Meistens aber klappt der ruhige, kommunikative Ansatz, den wir als Polizei verfolgen. Wir wollen keine Aggressionen schüren, sondern Lösungen finden – und dazu bedarf es Ruhe und Kommunikation, um die Menschen zu erreichen und mitzunehmen. Ob das funktioniert, hängt an vielen Faktoren: Wie geduldig der Beamte ist, wie einsichtig der Mensch, wie erreichbar er für uns vielleicht ist, trotz eines Ausnahmezustandes. Dazu braucht es Erfahrung.

Es gibt aber auch Situationen, wo man mit der reinen Kommunikation nicht weiterkommt und man weitere polizeiliche Maßnahmen treffen muss – da ist die Bodycam eine dieser deeskalierenden Maßnahmen. Viele Leute beruhigen sich, wenn sie wissen, dass sie gefilmt werden. Denn das Filmen wird von uns angekündigt und auch kommunikativ begleitet. 

Ich würde mir wirklich einen respektvolleren Umgang untereinander wünschen. Ich denke, das wünscht sich eigentlich jeder.

Man darf aber nie in einen Einsatz reingehen und sich denken, dass da nichts passiert. Vielmehr sollte man jeden Einsatz so angehen, als könnte etwas passieren. Deshalb gibt es gewisse Verhaltensmuster, die man sich als Polizist aneignet und die wirken nach außen leider bei manchen provokant. Wenn ich bei Verkehrskontrollen die Hand an der Waffe habe, oder mit Abstand zu den Menschen stehe, dann dient das meinem Eigenschutz, wird vom Gegenüber aber oft falsch verstanden. Das ist weder provokant noch arrogant – ich kann aber jedem Menschen erst einmal nur vor den Kopf gucken. Daher geht der Eigenschutz erst einmal vor.
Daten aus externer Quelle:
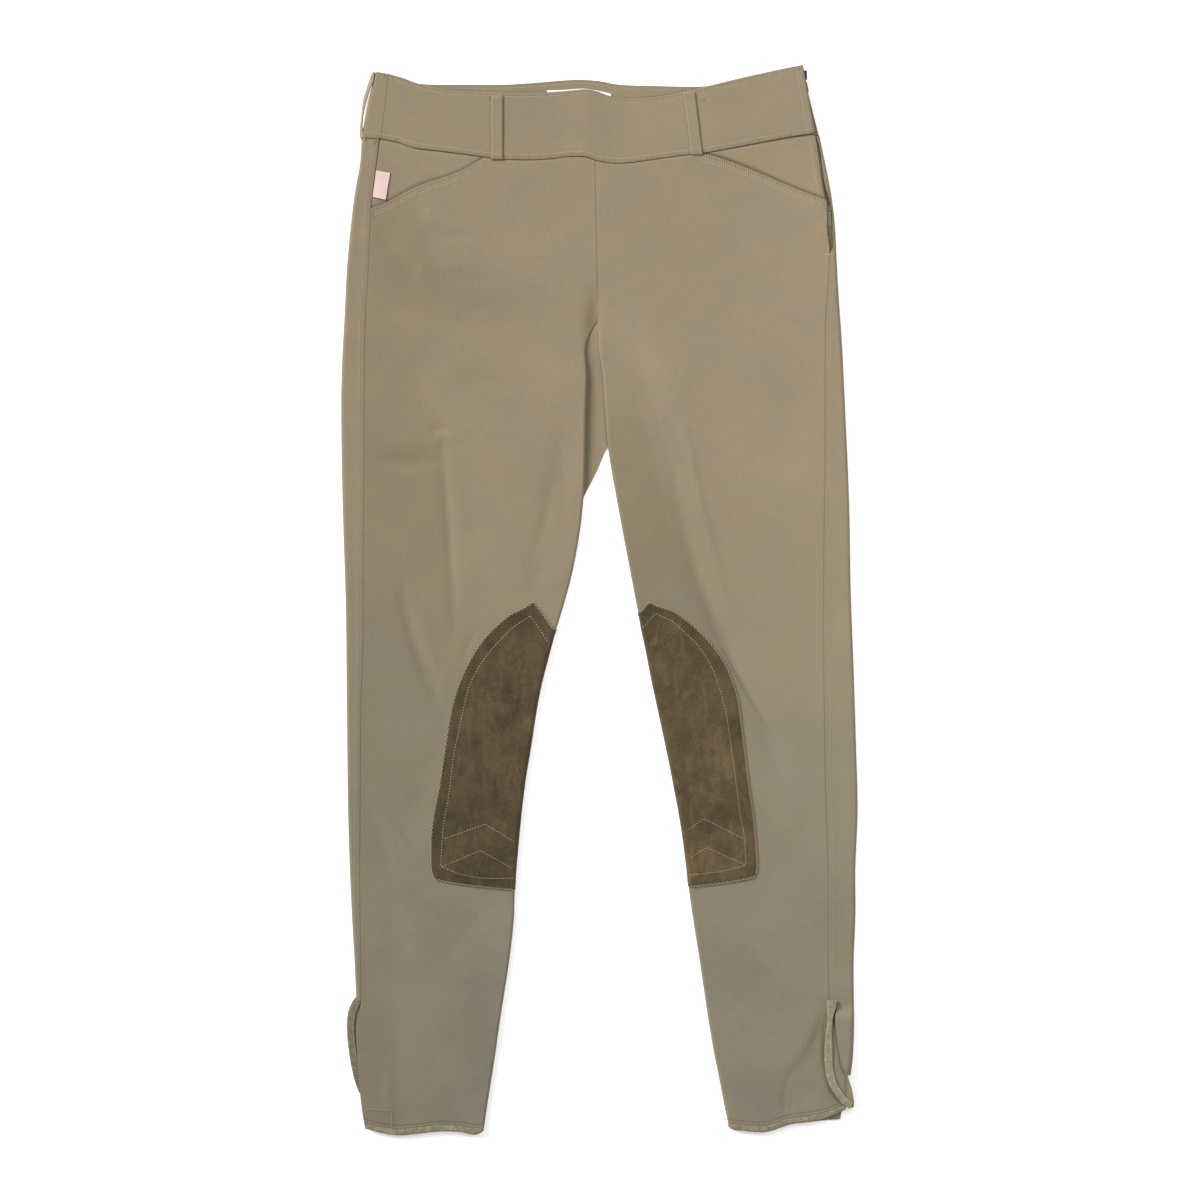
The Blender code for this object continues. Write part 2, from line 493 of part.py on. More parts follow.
def back_panel(side):
    """Outer face of a back leg panel: from the inseam under the leg, over the fold, to the outseam."""
    rows = back_rows(side)
    y, patch = rows["y"], rows["patch"]
    fold_x = line_through(RIGHT_FOLD if side < 0 else LEFT_FOLD, y)
    end_x = rows["side_x"] + side * (SEAM + 0.1)
    if side < 0:
        high = y > RIGHT_SECTIONS[0][0]
        end_x = np.where(high, np.interp(y, (372.4, 437.9), (-217.8, -209.6)), end_x)
        top = cloth_top(end_x, y)
        low = y < SLIT_Y
        low_edge = RIGHT_LOW_EDGE
    else:
        end_x = np.where(y > LEFT_ZIP_EDGE[-1][0] + 0.1, line_through(LEFT_ZIP_EDGE, y), end_x)
        top = cloth_top(end_x, y)
        slit = y < SLIT_Y - 1.0
        end_x = np.where(slit, line_through(LEFT_SLIT_EDGE, y), end_x)
        raised = ease(-y, -LEFT_SLIT_EDGE[0][0], -LEFT_SLIT_EDGE[1][0])
        open_end = 0.9 * ease(-y, -LEFT_SLIT_EDGE[3][0], -LEFT_SLIT_EDGE[-1][0])
        top = top * (1 - raised) + (LEG_TOP + FLAP_ROOM + open_end) * raised
        low = y < LEFT_SLIT_EDGE[-1][0] - 1.0
        low_edge = LEFT_LOW_EDGE

    under = BAND_UNDER * ease(y, 385.0, 425.0) + HEM_UNDER * rows["hem"]
    radius = (top - under) / 2
    start_x = np.where(low, line_through(low_edge, y), fold_x - side * radius)
    guide_x = rows["inner_x"] + side * BACK_PATCH_WIDTH
    beyond_x = guide_x + side * 8.0
    t = np.linspace(0, 1, 5)[None, 1:]
    inner = np.stack((rows["inner_x"], (rows["inner_x"] + guide_x) / 2, guide_x, beyond_x), axis=1)
    flat_x = np.concatenate((inner, beyond_x[:, None] * (1 - t) + start_x[:, None] * t), axis=1)
    across = np.array([[0.0, 0.0, 0.0, 0.05, 0.3, 0.6, 0.85, 1.0]])
    flat_y = rows["inner_y"][:, None] * (1 - across) + y[:, None] * across
    waist = np.exp(-np.maximum(y[0] - y, 0) / 25.0)[:, None]
    flat_y = flat_y + waist * (band_edge(BAND_BACK, flat_x) - EDGE_GAP - flat_y[0])
    hem_line = line_through(RIGHT_HEM if side < 0 else LEFT_BACK_HEM, flat_x) + HEM_UNDER + 0.2
    last = flat_y[-1].copy()
    flat_y[-2:] = hem_line[-1] + (flat_y[-2:] - last)
    flat_z = np.repeat(under[:, None], flat_x.shape[1], axis=1)
    flat_z[:, :3] += PATCH_UNDER * patch[:, None]

    # Around the fold by length: a half circle, then straight on to the outseam.
    reach = np.abs(fold_x - end_x)
    half = np.pi * radius
    short = radius * (np.arccos(np.clip(1 - reach / radius, -1, 1)) + np.pi / 2)
    length = np.where(reach >= radius, half + reach - radius, short)
    turn_end = np.minimum(half, length - 1.2)
    at = np.concatenate((turn_end[:, None] * np.array([[0.25, 0.5, 0.75, 1.0]]),
                         turn_end[:, None] + (length - turn_end)[:, None] * np.array([[0.5, 1.0]])), axis=1)
    angle = np.minimum(at, half[:, None]) / radius[:, None] - np.pi / 2
    straight = np.maximum(at - half[:, None], 0)
    wrap_x = fold_x[:, None] - side * (radius[:, None] * (1 - np.cos(angle)) + straight)
    wrap_z = (under + radius)[:, None] + radius[:, None] * np.sin(angle)
    wrap_y = np.repeat(flat_y[:, -1:], at.shape[1], axis=1)

    grid = points(np.concatenate((flat_x, wrap_x), axis=1), np.concatenate((flat_y, wrap_y), axis=1),
                  np.concatenate((flat_z, wrap_z), axis=1))
    keep = np.ones((len(y) - 1, grid.shape[1] - 1), bool)
    keep[low[1:], flat_x.shape[1] - 1:] = False
    return rows, grid, keep, flat_x.shape[1]


def build_leg(side, name):
    """Front and back panel of one leg, with its knee patch and hem bindings."""
    flip = side < 0
    rows, front = front_panel(side)
    wall = np.clip(front[..., 2] - ROOM_TOP, CLOTH, CLOTH_MAX)
    wall[:, -3:] = CLOTH
    sheet(f"front_leg_{name}", front, wall, MATERIALS["cloth"], flip)

    out = normals(front, flip)
    lifted = (front + out * PATCH_UNDER)[rows["patch"], SIDE_CELLS:]
    lifted[:, -1, 2] = SUEDE + SEAM
    sheet(f"knee_patch_front_{name}", lifted, SUEDE, MATERIALS["suede"], flip)
    hem_binding(f"hem_binding_front_{name}", front[:, :-2], out[:, :-2], flip)

    rows, back, keep, flat_columns = back_panel(side)
    sheet(f"back_leg_{name}", back, CLOTH, MATERIALS["cloth"], flip, keep)
    back_patch = back[rows["patch"], :3].copy()
    back_patch[..., 2] = 0.0
    back_patch[:, 0, 0] -= side * PATCH_UNDER
    sheet(f"knee_patch_back_{name}", back_patch, SUEDE, MATERIALS["suede"], flip)
    flat = back[:, :flat_columns]
    hem_binding(f"hem_binding_back_{name}", flat, normals(flat, flip), flip)


def binding_profile(edge, inward, out, wall, width):
    """Hairpin round a raw edge: outer layer, nose and inner layer, as rows of points."""
    above = BINDING_ROOM + BINDING
    below = wall + above
    nose = BINDING + SEAM + 0.15
    steps = ((width, above), (-0.4, above), (-nose, above - 1.0),
             (-nose, 1.0 - below), (-0.4, -below), (width - 0.8, -below))
    return np.stack([edge + inward * reach + out * height for reach, height in steps], axis=0)


def hem_binding(name, panel, out, flip):
    """Binding folded round the last row of a panel."""
    inward = panel[-2] - panel[-1]
    inward = inward / np.linalg.norm(inward, axis=-1, keepdims=True)
    grid = binding_profile(panel[-1], inward, out[-1], CLOTH, BINDING_WIDTH)
    sheet(name, grid, BINDING, MATERIALS["binding"], flip)


# ---------------------------------------------------------------- waistband, loops, labels

def band_top(x):
    lift = line_through([(row[0], row[4]) for row in BAND_FRONT], x)
    return BAND_TOP + lift


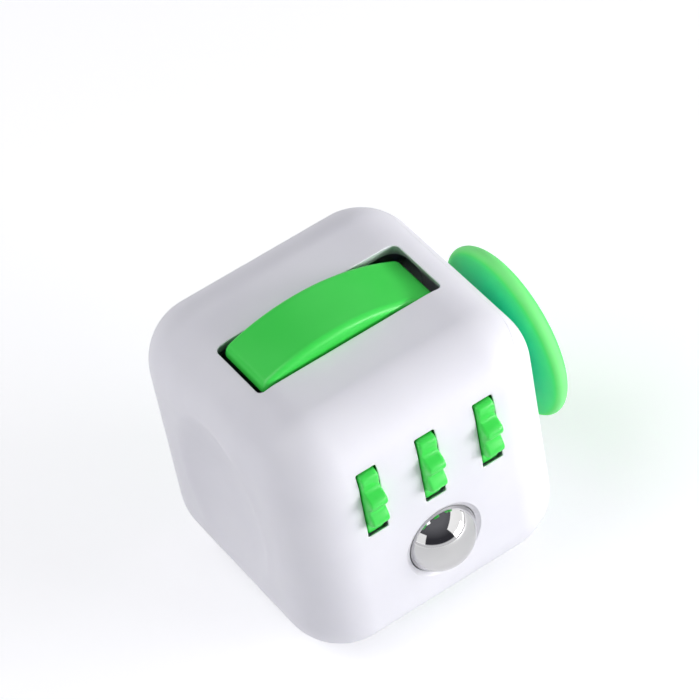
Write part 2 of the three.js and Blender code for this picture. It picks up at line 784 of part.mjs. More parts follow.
const reach = glide.travel * Math.SQRT2; // when it is pushed both ways at once
const glideHole = glide.neck + reach + glide.holeGap;
const layer = {
  carriageTop: -casing.wall - glide.layerGap,
  carriageLow: -casing.wall - glide.layerGap - glide.carriageThickness,
};
layer.retainerTop = layer.carriageLow - glide.layerGap;
layer.retainerLow = layer.retainerTop - glide.retainerThickness;
layer.floorTop = layer.retainerLow - glide.layerGap;
layer.floorLow = layer.floorTop - glideFrame.floorThickness;
const carriage = {
  slotU: glide.block + glide.travel + glide.slideGap,
  slotV: glide.block + glide.slideGap,
};
carriage.u = carriage.slotU + glide.carriageWall;
carriage.v = carriage.slotV + glide.carriageWall;
const pocket = { u: carriage.u + glide.slideGap, v: carriage.v + glide.travel + glide.slideGap };
const retainerRadius = carriage.u + glide.retainerOverlap;
const ringInner = retainerRadius + glideFrame.ringGap;
const ringOuter = ringInner + glideFrame.ringWidth;
const glideFrameRadius = ringOuter + glideFrame.ringGap + glideFrame.wall;
const glideScrewsOut = (glideFrameRadius + glideFrame.bossGap + boss.radius) / Math.SQRT2;
const glideScrews = [
  [glideScrewsOut, glideScrewsOut],
  [glideScrewsOut, -glideScrewsOut],
  [-glideScrewsOut, -glideScrewsOut],
];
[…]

Im Endeffekt muss man sagen: Wir sind auch nur Menschen und wir wünschen uns, dass wir so behandelt werden, wie andere behandelt werden möchten. Wenn das in einem gewissen Maße von jedem eingehalten werden würde, dann hätten wir solche Situationen gar nicht.

Jeder Kollege entwickelt irgendwann ein dickes Fell, man muss nur aufpassen, dass es nicht zu dick wird, und dass man abstumpft. Ich würde mir wirklich einen respektvolleren Umgang untereinander wünschen. Ich denke, das wünscht sich eigentlich jeder. Jeder hat das Bedürfnis danach, dass man respektvoll behandelt wird und deshalb denke ich, dass es eine Selbstverständlichkeit ist, die sich auch die Polizei im Umgang mit ihr wünscht. Aber wir sind noch weit weg von Berlin. Glücklicherweise.